These recent cases bar the use of conditional change-of-custody orders as strategic tools to deter relocation because they require that such orders satisfy the requirements that govern ordinary petitions to change primary custody.. While there is of course variation from state to state, as a general matter these requirements are fairly demanding. At a minimum, they would in this context bar a conditional change-of-custody order unless the court found that the children would be much better off, if the primary custodian relocates, remaining with Dad as the new primary custodian, rather than moving with Mom to her new home. (Many states impose an even more demanding rule..) And that is a showing men like the Dad in our example are unlikely to be able to make. Parents who are primary custodians under existing court orders usually provide a home at least as good as that which the other parent would provide, and there is no obvious reason to think that as a general matter Mom’s parenting ability will be so compromised by her move that shifting primary custody to Dad becomes demonstrably superior for the child. Indeed, while the relocation-caused separation from Dad may be burdensome for the child, separation from Mom, who has been the child’s primary caretaker during and after the marriage, might seem worse. And indeed, Dad may be reluctant even to seek a conditional change-of-custody order, from fear that Mom might call his bluff.
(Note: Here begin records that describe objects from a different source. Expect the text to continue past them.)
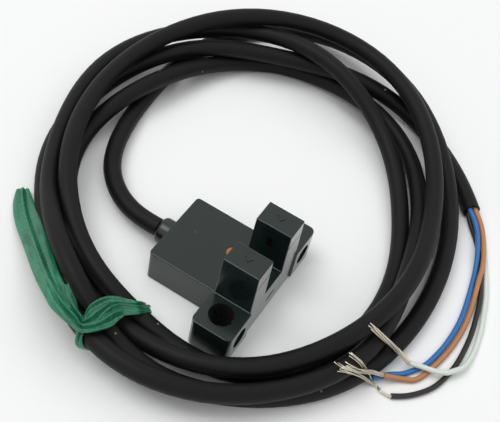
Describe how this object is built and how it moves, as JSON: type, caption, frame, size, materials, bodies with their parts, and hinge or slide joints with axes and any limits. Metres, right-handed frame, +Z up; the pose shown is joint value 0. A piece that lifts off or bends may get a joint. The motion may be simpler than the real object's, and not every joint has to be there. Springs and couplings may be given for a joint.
{
  "type": "slotted optical switch",
  "caption": "U-shaped optical switch with two mounting flanges, a sensing slot between two prongs, and a coiled moulded-in cable with bare core ends.",
  "frame": {"origin": "centre of the underside of the sensor, with the cable left out", "axes": "+X along the two flanges, -Y out of the slotted end, +Y out of the cable side, +Z up the prongs"},
  "size_m": [0.0857, 0.0805, 0.0144],
  "materials": {
    "housing": "fine matte mould texture",
    "cover": "matte",
    "filter": "dark, lets infrared through",
    "amber": "translucent amber",
    "board": "solder-resist lacquer",
    "clear": "clear epoxy",
    "smoked": "dark epoxy",
    "tinned": "satin tin plating",
    "mould": "matte epoxy",
    "ceramic": "satin ceramic",
    "jacket": "satin flexible vinyl",
    "blue": "satin vinyl",
    "brown": "satin vinyl",
    "black": "satin vinyl",
    "white": "satin vinyl",
    "tie": "satin plastic strip"
  },
  "bodies": {
    "root": {"housing": "housing", "base_cover": "cover", "emitter_window": "filter", "detector_window": "filter", "indicator_window": "amber", "circuit_board": "board", "emitter_led": "clear", "photo_detector": "smoked", "emitter_led_pin_front": "tinned", "emitter_led_pin_back": "tinned", "photo_detector_pin_front": "tinned", "photo_detector_pin_back": "tinned", "indicator_led": "clear", "sensor_chip": "mould", "output_transistor_1": "mould", "output_transistor_2": "mould", "chip_resistor_1": "mould", "chip_resistor_2": "mould", "chip_resistor_3": "mould", "chip_capacitor": "ceramic", "cable_gland": "jacket", "inner_core_brown": "brown", "inner_core_black": "black", "inner_core_blue": "blue", "inner_core_white": "white", "cable_jacket": "jacket", "core_blue": "blue", "core_brown": "brown", "core_black": "black", "core_white": "white", "wire_end_blue": "tinned", "wire_end_brown": "tinned", "wire_end_black": "tinned", "wire_end_white": "tinned", "cable_tie": "tie"}
  },
  "joints": []
}
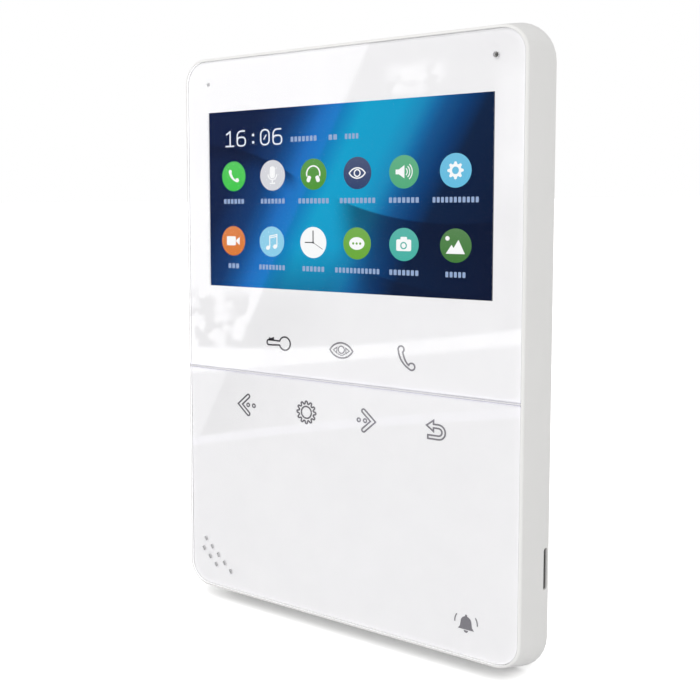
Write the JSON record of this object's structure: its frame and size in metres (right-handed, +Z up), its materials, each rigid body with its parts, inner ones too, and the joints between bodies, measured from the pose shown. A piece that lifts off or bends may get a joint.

What Dad really wants, of course, is the third alternative: a simple order that Mom not relocate. As a general matter, however, such orders are not available. Courts generally regard themselves as having authority to decide whether the child can relocate, because at divorce the court assumes a responsibility for the child’s welfare. It has no more authority over the parent’s relocation, however, than over any other adult’s choice of where to live. Cases like our example might suggest to some, however, that this limitation be reconsidered. Indeed, there is at least one state which does provide its courts statutory authority to prohibit a custodial parent’s relocation, without changing the physical custody order, if it finds that the prohibition is in the best interest of the child. (Wis. Stat. Ann. § 767.327(3)(c)(1) (West Supp. 1998).)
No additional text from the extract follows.